After decades of lending to agricultural enterprises of all sizes and types, a principle agricultural loan officer with Wells Fargo Bank recently said that it had become clear to him that those who succeed best happen to be those with the most sophisticated accounting systems. He added that encountering sophistication in farm and ranch accounting is rare. A further observation he made was that, in a general sense, farmers and ranchers are production people. They think and act like production people, people charged with maximizing production. They do not think like accountants. In fact, they often resist having their production plans interfered with by their own accountants! What does this mean?
Lately, accountants with advanced degrees resent being called accountants any longer. With their advanced degrees they have moved on, now referring to themselves as “business analysts.” And what’s their purpose? Their purpose is to analyze costs, to advise production managers about what costs really are, to anticipate what costs are going to be, to explain the effects of changes in costs, and to provide a thorough cost analysis from angles scarcely imaginable to the untrained mind. Not surprisingly, they also spend a great deal of time estimating demand. Do they play an important role in the company’s success? Who in your farming operation fulfills that role, and what tools exactly does that person use in fulfilling that role?

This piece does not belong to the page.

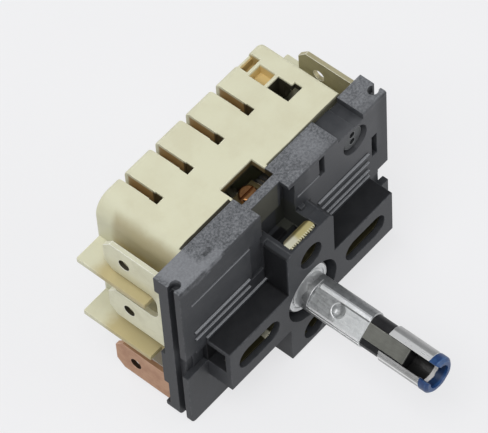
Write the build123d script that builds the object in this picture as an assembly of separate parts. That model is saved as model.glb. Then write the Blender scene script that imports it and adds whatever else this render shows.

Idaho, as with many other ag-based states, decided long ago that farmers need to have available to them as thorough a crop-by-crop cost accounting and tracking system as can be reasonably provided.
Enter Paul Patterson. For the past 30 years, Patterson, a University of Idaho professor and agricultural economist, has been tracking production costs for Idaho’s principle crops: potatoes, small grains, sugarbeets, alfalfa hay and so on. In constantly refining this process, Paterson sits down annually with growers and processors of these crops to review and to improve his methods. Upon reviewing his processes and results, one would be hard-pressed to find a more reliable or accurate method for tracking crop production costs. Recognizing the value of Patterson’s Idaho work, in 2013 commissions in Colorado, Wisconsin and the Columbia Basin enlisted his services in calculating the estimated growing cost for potatoes in each of their areas. Space for this article does not allow for even a cursory comparison of all that these analyses contain. Suffice it to say that life isn’t always as it appears.
In a flash of genius, and taking advantage of the IT revolution, UPGA has placed on its website a series of downloadable interactive crop-accounting Excel spreadsheets. The program is called CROP (Crop Rotational Optimization Program). Using CROP as it is, a grower can run a quick analysis of any number of crop rotational cycles for his particular operation. Using CROP as it will be once an operation’s actual numbers have replaced Patterson’s numbers, life could well take on new meaning. So might a farm’s profitability.